• _WHAT IS BEING ASKED_
Write out the lines from the top of the material through the line with "bpy.context.scene.collection.objects.link(light)", exactly and with nothing added.

• _SOURCE MATERIAL_

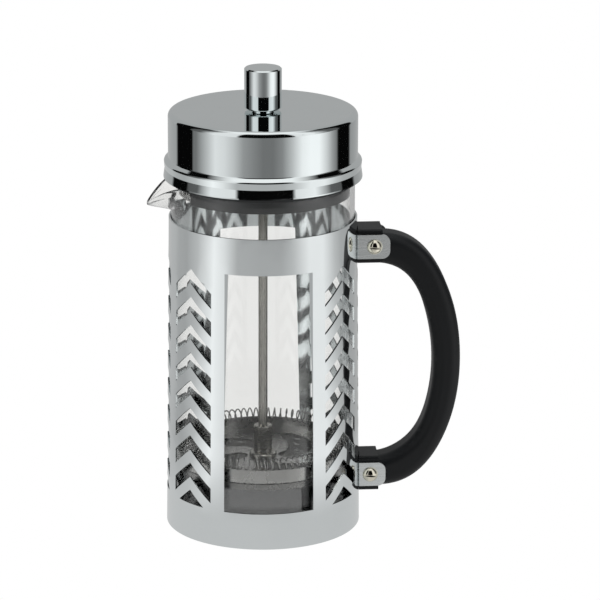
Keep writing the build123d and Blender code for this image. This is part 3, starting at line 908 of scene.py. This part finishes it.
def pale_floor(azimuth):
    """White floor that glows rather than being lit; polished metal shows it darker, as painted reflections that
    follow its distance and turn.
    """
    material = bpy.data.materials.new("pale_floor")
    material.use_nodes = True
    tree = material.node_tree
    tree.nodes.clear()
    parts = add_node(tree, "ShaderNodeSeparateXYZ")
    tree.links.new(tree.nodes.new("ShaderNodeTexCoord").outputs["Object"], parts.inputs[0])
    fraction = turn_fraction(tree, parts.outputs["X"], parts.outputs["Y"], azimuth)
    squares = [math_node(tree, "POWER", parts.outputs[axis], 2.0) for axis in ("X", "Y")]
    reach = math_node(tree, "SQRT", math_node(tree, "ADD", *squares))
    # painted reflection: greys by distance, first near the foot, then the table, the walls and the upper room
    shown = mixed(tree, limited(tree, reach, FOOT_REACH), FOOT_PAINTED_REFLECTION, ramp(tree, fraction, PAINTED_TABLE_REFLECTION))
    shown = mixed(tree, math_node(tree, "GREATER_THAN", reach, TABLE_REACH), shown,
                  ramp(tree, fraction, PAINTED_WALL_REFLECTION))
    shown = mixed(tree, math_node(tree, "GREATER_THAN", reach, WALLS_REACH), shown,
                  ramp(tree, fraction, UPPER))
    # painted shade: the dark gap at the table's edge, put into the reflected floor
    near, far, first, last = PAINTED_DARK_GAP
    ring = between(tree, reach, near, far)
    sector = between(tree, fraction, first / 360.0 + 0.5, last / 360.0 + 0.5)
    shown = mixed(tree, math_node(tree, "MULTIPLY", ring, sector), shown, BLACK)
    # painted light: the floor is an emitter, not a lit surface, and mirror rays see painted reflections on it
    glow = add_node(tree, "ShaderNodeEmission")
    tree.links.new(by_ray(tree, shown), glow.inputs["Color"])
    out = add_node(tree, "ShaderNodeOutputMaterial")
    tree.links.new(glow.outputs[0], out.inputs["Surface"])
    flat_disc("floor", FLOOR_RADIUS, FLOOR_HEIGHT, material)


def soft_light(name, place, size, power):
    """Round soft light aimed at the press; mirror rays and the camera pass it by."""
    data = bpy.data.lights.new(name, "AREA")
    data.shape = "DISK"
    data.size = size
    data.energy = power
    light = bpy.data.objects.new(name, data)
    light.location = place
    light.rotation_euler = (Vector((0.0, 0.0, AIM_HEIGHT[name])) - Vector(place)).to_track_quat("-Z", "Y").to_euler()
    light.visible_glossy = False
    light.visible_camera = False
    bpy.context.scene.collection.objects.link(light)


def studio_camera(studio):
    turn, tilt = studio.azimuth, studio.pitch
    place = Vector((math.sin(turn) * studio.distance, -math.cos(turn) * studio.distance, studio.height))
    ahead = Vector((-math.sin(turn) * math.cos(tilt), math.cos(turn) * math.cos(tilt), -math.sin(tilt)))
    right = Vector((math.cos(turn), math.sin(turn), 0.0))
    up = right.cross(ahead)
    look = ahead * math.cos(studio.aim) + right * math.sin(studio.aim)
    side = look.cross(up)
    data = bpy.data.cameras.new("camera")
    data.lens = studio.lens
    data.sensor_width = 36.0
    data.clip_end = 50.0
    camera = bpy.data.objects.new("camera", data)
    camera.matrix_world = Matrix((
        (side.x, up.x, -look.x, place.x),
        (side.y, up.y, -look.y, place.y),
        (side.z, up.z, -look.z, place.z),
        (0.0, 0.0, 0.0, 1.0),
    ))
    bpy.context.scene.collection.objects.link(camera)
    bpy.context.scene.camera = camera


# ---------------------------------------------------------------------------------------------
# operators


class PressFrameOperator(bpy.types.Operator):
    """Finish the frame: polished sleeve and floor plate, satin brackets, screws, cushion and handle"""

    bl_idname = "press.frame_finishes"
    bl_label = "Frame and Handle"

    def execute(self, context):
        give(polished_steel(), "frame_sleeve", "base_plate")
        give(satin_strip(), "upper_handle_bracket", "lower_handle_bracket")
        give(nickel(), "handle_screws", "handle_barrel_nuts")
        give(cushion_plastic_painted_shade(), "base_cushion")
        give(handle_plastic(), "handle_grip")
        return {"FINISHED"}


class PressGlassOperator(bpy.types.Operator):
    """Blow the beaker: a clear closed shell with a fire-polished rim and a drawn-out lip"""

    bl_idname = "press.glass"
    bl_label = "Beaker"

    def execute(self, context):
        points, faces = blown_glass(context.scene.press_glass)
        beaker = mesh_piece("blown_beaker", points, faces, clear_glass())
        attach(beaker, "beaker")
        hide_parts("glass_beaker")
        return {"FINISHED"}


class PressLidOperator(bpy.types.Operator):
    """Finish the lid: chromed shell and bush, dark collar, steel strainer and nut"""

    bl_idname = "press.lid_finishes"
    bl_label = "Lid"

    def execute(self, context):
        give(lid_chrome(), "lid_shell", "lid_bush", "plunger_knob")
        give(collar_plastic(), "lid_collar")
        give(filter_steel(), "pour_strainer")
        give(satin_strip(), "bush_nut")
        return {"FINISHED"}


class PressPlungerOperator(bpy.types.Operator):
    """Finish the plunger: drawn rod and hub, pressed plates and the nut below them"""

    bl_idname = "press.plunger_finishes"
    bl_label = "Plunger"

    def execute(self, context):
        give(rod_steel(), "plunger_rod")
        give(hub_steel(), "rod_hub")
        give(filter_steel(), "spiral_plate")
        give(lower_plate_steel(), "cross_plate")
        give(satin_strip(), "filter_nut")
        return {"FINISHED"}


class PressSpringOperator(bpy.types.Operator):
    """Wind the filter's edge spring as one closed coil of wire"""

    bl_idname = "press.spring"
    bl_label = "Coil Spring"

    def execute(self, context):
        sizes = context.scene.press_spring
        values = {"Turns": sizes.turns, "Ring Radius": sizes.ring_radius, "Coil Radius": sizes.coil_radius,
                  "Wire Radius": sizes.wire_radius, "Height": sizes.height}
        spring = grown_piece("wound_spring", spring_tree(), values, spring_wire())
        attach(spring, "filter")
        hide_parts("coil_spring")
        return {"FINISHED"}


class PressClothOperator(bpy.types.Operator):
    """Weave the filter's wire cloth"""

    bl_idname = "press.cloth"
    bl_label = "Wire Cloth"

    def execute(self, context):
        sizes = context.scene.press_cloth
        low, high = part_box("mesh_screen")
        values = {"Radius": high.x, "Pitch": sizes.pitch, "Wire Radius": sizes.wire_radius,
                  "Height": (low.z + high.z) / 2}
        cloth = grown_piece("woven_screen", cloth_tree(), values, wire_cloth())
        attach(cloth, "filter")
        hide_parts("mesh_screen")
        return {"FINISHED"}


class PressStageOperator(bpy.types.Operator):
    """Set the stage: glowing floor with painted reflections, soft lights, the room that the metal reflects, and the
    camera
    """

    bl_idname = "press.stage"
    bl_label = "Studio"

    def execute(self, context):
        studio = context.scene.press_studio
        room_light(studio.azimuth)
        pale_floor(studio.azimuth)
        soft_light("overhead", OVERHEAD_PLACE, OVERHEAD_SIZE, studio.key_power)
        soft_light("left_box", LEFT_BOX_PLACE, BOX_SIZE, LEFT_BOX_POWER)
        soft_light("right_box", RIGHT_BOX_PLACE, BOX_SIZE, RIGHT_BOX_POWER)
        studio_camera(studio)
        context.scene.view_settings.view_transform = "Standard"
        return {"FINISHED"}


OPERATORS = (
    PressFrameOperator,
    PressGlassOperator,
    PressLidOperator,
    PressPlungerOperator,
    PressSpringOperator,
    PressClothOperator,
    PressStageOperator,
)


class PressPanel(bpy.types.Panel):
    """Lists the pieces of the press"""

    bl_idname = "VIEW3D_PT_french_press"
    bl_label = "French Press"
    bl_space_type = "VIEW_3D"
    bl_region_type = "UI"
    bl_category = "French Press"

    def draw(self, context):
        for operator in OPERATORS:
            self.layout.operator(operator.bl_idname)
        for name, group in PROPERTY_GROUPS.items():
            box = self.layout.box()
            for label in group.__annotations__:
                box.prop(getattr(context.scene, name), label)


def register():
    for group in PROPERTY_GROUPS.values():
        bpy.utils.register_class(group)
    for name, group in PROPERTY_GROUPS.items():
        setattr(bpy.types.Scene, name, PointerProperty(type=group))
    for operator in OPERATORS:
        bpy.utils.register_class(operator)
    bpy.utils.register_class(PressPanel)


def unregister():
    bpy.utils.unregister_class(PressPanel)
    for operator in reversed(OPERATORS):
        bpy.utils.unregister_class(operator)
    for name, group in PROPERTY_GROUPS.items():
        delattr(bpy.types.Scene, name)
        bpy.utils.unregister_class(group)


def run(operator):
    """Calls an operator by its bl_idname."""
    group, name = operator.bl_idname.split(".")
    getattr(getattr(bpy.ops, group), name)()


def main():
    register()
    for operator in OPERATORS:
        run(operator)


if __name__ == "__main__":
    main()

• _RESULT FOR THIS EXERCISE_
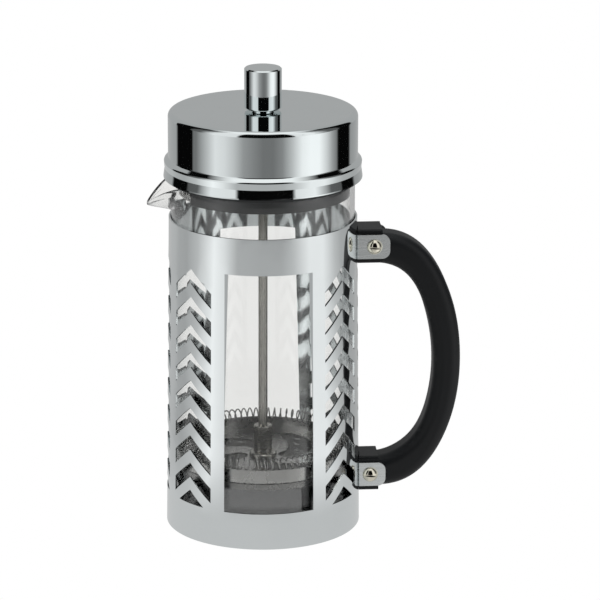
Keep writing the build123d and Blender code for this image. This is part 3, starting at line 908 of scene.py. This part finishes it.
def pale_floor(azimuth):
    """White floor that glows rather than being lit; polished metal shows it darker, as painted reflections that
    follow its distance and turn.
    """
    material = bpy.data.materials.new("pale_floor")
    material.use_nodes = True
    tree = material.node_tree
    tree.nodes.clear()
    parts = add_node(tree, "ShaderNodeSeparateXYZ")
    tree.links.new(tree.nodes.new("ShaderNodeTexCoord").outputs["Object"], parts.inputs[0])
    fraction = turn_fraction(tree, parts.outputs["X"], parts.outputs["Y"], azimuth)
    squares = [math_node(tree, "POWER", parts.outputs[axis], 2.0) for axis in ("X", "Y")]
    reach = math_node(tree, "SQRT", math_node(tree, "ADD", *squares))
    # painted reflection: greys by distance, first near the foot, then the table, the walls and the upper room
    shown = mixed(tree, limited(tree, reach, FOOT_REACH), FOOT_PAINTED_REFLECTION, ramp(tree, fraction, PAINTED_TABLE_REFLECTION))
    shown = mixed(tree, math_node(tree, "GREATER_THAN", reach, TABLE_REACH), shown,
                  ramp(tree, fraction, PAINTED_WALL_REFLECTION))
    shown = mixed(tree, math_node(tree, "GREATER_THAN", reach, WALLS_REACH), shown,
                  ramp(tree, fraction, UPPER))
    # painted shade: the dark gap at the table's edge, put into the reflected floor
    near, far, first, last = PAINTED_DARK_GAP
    ring = between(tree, reach, near, far)
    sector = between(tree, fraction, first / 360.0 + 0.5, last / 360.0 + 0.5)
    shown = mixed(tree, math_node(tree, "MULTIPLY", ring, sector), shown, BLACK)
    # painted light: the floor is an emitter, not a lit surface, and mirror rays see painted reflections on it
    glow = add_node(tree, "ShaderNodeEmission")
    tree.links.new(by_ray(tree, shown), glow.inputs["Color"])
    out = add_node(tree, "ShaderNodeOutputMaterial")
    tree.links.new(glow.outputs[0], out.inputs["Surface"])
    flat_disc("floor", FLOOR_RADIUS, FLOOR_HEIGHT, material)


def soft_light(name, place, size, power):
    """Round soft light aimed at the press; mirror rays and the camera pass it by."""
    data = bpy.data.lights.new(name, "AREA")
    data.shape = "DISK"
    data.size = size
    data.energy = power
    light = bpy.data.objects.new(name, data)
    light.location = place
    light.rotation_euler = (Vector((0.0, 0.0, AIM_HEIGHT[name])) - Vector(place)).to_track_quat("-Z", "Y").to_euler()
    light.visible_glossy = False
    light.visible_camera = False
    bpy.context.scene.collection.objects.link(light)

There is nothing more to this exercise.